Diane Christian and Bruce Jackson (project advisors) are SUNY Distinguished Professors at SUNY Buffalo, and have produced numerous documentaries, many of which deal with race and criminal justice: Afro-American Worksongs in a Texas Prison (30 min., 1966); Services Rendered (60 min., 1979); Death Row (60 min., 1979); Robert Creeley: Willy’s Reading (16 min., 1982) William August May (18 min., 1982); Out of Order (89 min., 1983); and Creeley (59 min., 1988).

Cast:
Herman Badillo
Dennis Banks
Harry Belafonte
Clyde Bellecourt
Father Daniel Berrigan
Phil Donahue
Jimmy Breslin
Alan Dershowitz
Elizabeth Fink
Jean Fritz
Karin Kunstler Goldman
Tom Hayden
Bruce Jackson
Gregory Joey Johnson
Ron Kuby
Margaret Ratner Kunstler
William Kunstler
Nancy Kurshan
Gerald Lefcourt
Rev.

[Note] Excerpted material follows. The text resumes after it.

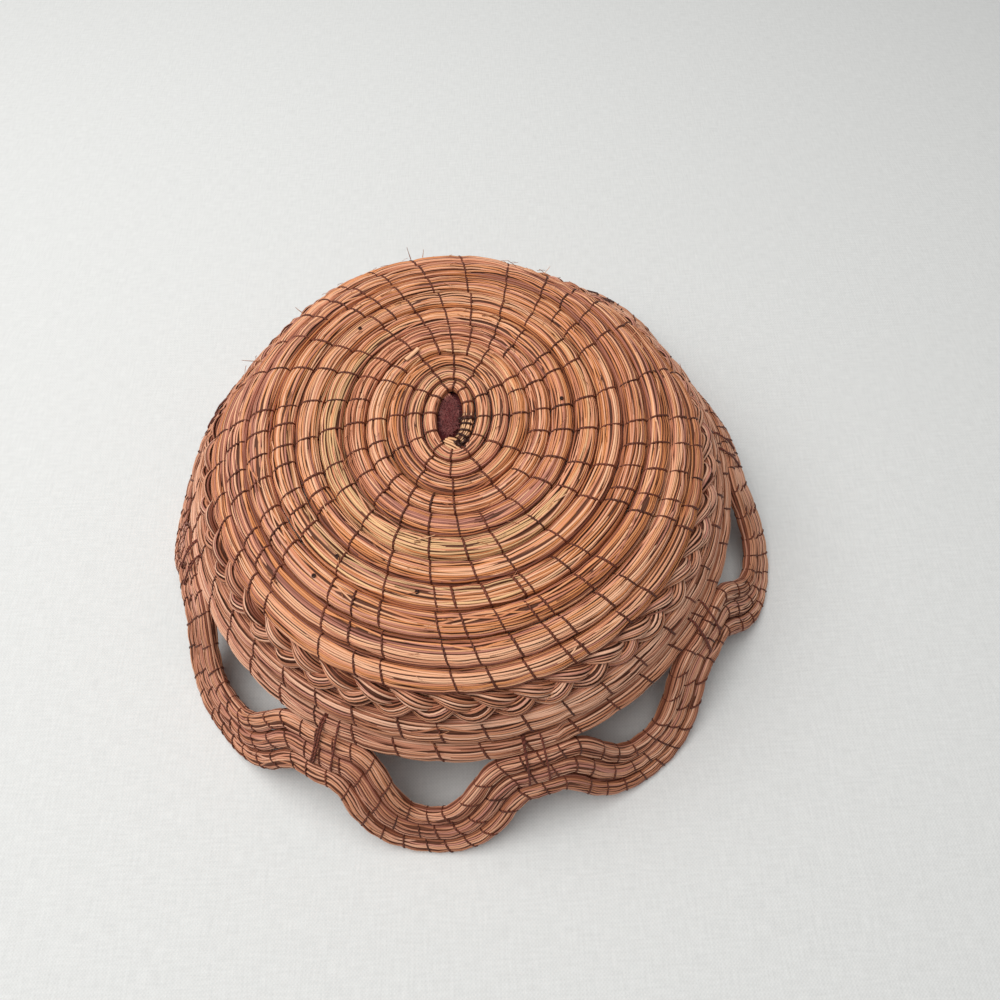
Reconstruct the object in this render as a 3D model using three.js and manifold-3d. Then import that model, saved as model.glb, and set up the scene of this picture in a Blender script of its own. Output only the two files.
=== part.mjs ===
// Coiled pine needle basket, turned bottom up.
// The base of the bowl is on top and the scalloped rim stands on z = 0. All lengths are in millimetres.
import * as THREE from 'three';
import { mergeVertices } from 'three/addons/utils/BufferGeometryUtils.js';
import Module from 'manifold-3d';

const wasm = await Module();
wasm.setup();

// Bowl shape
const height = 65.5;
const ovalReach = 6.4;
const baseRadius = 56;
const shoulderBend = 26;
const wallSlope = degrees(59);
// On the far side the shoulder bends more tightly and the wall below it falls less steeply: by how much,
// at even steps from +X round to -X. A full tightening eases the slope by slopeEasing.
const bendTightening = [0, 0.31, 0.61, 0.38, 0.26, 0.42, 0];
const slopeEasing = degrees(21);
const wallLength = 20;
const flareSlope = degrees(42);

// Coil of the bowl: one bundle of needles in a spiral, whose rows widen from the start outwards
const coilStartAngle = degrees(-60);
const coilStartRadius = 4.06;
const baseTurns = 11 + 5 / 12;
const braidTurns = 1;
const wallTurns = 2;
const startPitch = 4.4;
const basePitch = 7.5;
const turnsToBasePitch = 5.5;
const startNarrowing = 0.1;
const turnsToRound = 4;
const braidPitch = 9.2;
const wallPitch = 8.7;
const lastWallPitch = 7.5;
const rimPitch = 5.9;
const rowGap = 0.6;
const pieceGap = 0.35;
const coilSides = 6;
const coilSteps = 24;
const leastStep = 0.2;
const braidSides = 8;
const braidThickness = 5.6;

// Start of the coil: a wrapped bundle beside an almond opening, over a felt patch
const wrapTurns = 0.15;
const wrapSwell = 0.25;
const wrapTaper = 0.5;
const knotRadius = 1.3;
const discSides = 20;
const patchThickness = 1.2;
const patchReach = 6;
const patchBossWidth = 6;
const patchBossLength = 15;
const patchBossRise = 2.2;
const openingMiddle = new THREE.Vector2(-1.1, 0.8);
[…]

Vernon C. Mason
Bill Means
Michael Ratner
Paul Red
Yusef Salaam
Bobby Seale
Barry Slotnick
Michael Smith
Lynne Stewart
M. Wesley Swearingen
Madonna Thunderhawk
Len Weinglass

In William Kunstler: Disturbing the Universe filmmakers Emily Kunstler and Sarah Kunstler explore the life of their father, the late radical civil rights lawyer. In the 1960s and 70s, Kunstler fought for civil rights with Martin Luther King Jr. and represented the famed “Chicago 8” activists who protested the Vietnam War. When the inmates took over Attica prison, or when the American Indian Movement stood up to the federal government at Wounded Knee, they asked Kunstler to be their lawyer.

To his daughters, it seemed that he was at the center of everything important that had ever happened. But when they were growing up, Kunstler represented some of the most reviled members of society, including rapists and assassins. This powerful film not only recounts the historic causes that Kunstler fought for; it also reveals a man that even his own daughters did not always understand, a man who risked public outrage and the safety of his family so that justice could serve all.